0e (Edritch Wizardry) and 1e (Player’s Handbook) both did NOT contain ANY powers which had a critical success / critical fail results. There were two powers out of thirty-seven (0e) or fourty (1e) which contained built in risk: astral projection and probability travel, both of which had certain chances of ethereal wind snapping the silver thread which would kill someone; chances which reduced as the character leveled up. On the other hand, those powers allowed one to travel the planes, or to change to alternate dimensions and alternate timelines… a level of capability well worth including some risk for.

Only the early 2e (The Complete Psionics Handbook, specifically) had the critical results for every power.

Later 2e (ie: Dark Sun) updated the powers and completely REMOVED the critical results entirely, though it did say that they could be kept as optional rules if desired.

Gygax was not involved with 2e psionics in any way that I am aware of - he had already been removed from his company a couple of years prior to the 2e PHB coming out, and TCPH didn’t come out for another 2 years after that, and Dark Sun update another couple of years after that.

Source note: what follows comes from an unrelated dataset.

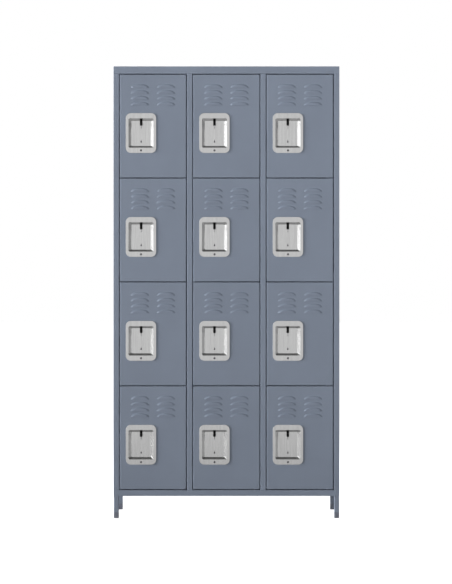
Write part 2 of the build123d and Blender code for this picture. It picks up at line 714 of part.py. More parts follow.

Gygax approved the publication of articles in Dragon 006 and 023 praising the psionics system, even though he did not use it whatsoever in his campaign, and eventually came to regret the whole mess (despite the fact that 0e and 1e psionics were based partly off of the mental Divine class that he himself had written for testing to give players a chance against the dreaded mind flayer) because of how he did not feel that psionics fit with his vision of his personal medieval campaign world (as far as I’m aware), thus wanted people to stop asking him about psionics.

And yes, Gygax really didn’t want power without restriction or penalties… that was in fact the exact stated reason by him to introduce material components for spells - he wanted to limit the wizard and enable non-magical types to interrupt the spell-casting process as a means of balance.

Agreed. Judge a game by the enjoyment you get.
My campaign started back in the eighties, and I have run my game world under many different systems - D&D (white box), Chivalry and Sorcery, Runequest, and others - it was even visited by players running under Space Opera! The game world developed before D&D canon developed, so it has many little idiosyncracies built into it that are internally consistent but that don’t match any rules system. For example, a character gets NO saving throw against miracles cast by a priest of their god - why would they? (It helps the evil churches keep their congregations in line…)
And psionics do not work in the world. Having looked at Eldritch Wizardry, I gave it a big thumbs down and decided not to include it. The players recently met the first Illithid seen for centuries (they were thought to be extinct) and defeated it - it was a priest of an evil god, and seemed to exist quite happily without its supposed psionic powers.
I had a 30 year break from gaming after I married - family becomes the most important thing to you - but visited an annual games convention, and ran one game per year under AD&D. And players still wanted to visit, because they had fun.
After personal tragedy, I restarted GMing online when Covid hit, and have been running ever since. The weekly group runs under AD&D (an amalgam of 1e and 2e), but to begin with I also ran a second weekly group under 5th ed (it ended due to player commitments).
I also run an open game at conventions, and players can bring characters in from different systems. I trust them to know their system, and adapt outcomes for their character accordingly. Despite the world’s restrictions (some players really hate the limitation of maximum AC -5 under AD&D) I normally have more wanting to play than I have places.
I will try most games systems (including homebrew) but prefer those where I stand a chance of developing a character - which limits my enjoyment of Call of Cthulhu, Paranoia, and one-shots!
But the point is to know the setting you place the players in - if you can make it enjoyable, they will be happy. Just make sure you know the main rules sufficiently to manage them!

Quite the story! Thank you for sharing.